DT: How would you suggest policy makers should respond in a scenario where the process comes up with an outcome that clearly doesn’t reflect the population?
Peixoto: Yeah, I mean then you have to, unfortunately, rethink your process. If you realise, for instance, that online voting negatively affected the inclusiveness of a participatory budgeting process, that would be an unfortunate result. But governments need to implement the outcome in order not to ruin the credibility of the process – particularly if that process is expected from the very beginning to have a binding effect, and not be just a mere consultation.
This is why it is important that participatory mechanisms have an in-built mechanism of self-correction as they are repeated over time. Participatory budgeting has done this since the very beginning and every other participatory initiative should do too. When you start the next year of a standard participatory budgeting model, it is the first thing that you do. You talk about the corrective measures that you can take to improve the participatory process itself, in order to make it more inclusive or to maximise the public good that is produced. We can’t get participation right all the time, and sometimes there are going to be flaws. That’s why you need to have built-in mechanisms for improving it from the beginning.

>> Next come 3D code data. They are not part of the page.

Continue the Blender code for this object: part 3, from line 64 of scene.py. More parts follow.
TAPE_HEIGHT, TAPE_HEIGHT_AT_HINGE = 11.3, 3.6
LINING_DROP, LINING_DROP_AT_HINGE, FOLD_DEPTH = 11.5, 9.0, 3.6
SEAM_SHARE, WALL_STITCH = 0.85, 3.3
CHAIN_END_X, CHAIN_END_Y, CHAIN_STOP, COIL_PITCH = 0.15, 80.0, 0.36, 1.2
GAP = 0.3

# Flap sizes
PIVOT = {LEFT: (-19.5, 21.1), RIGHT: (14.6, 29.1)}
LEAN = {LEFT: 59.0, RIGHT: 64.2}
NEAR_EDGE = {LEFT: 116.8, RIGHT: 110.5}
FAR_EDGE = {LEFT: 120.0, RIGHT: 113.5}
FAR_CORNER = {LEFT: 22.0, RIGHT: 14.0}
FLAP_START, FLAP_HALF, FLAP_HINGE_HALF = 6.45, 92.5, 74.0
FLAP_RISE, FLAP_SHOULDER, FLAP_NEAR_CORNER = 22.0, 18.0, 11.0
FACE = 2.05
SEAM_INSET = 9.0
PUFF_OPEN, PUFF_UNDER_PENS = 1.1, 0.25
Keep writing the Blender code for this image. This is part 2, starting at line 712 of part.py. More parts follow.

But you will only be able to leverage your in-built improvement mechanism if you are collecting data from the process. Only very few digital participatory processes nowadays collect data on all the four stages of the process. I mean, we focused on four cases. It’s not because we just like that number, it’s because there is not enough data out there, because people are either not collecting it or not publishing their data.
DT: Based on your findings, is there any other advice that you would have for people designing a process?
Peixoto: Remember that whichever process or whichever civic technology you are working with, it can inhibit some behaviors and it can encourage others. So you should always be trying to understand how that’s manifesting in practice. And test the process – do pilots, collect data, and iterate. Don’t assume just because it looks good, and you tried to think about everything, that the process will be great. Always be suspicious. Don’t fall in love with your design, and always question yourself on whether your decisions are making a process more or less inclusive.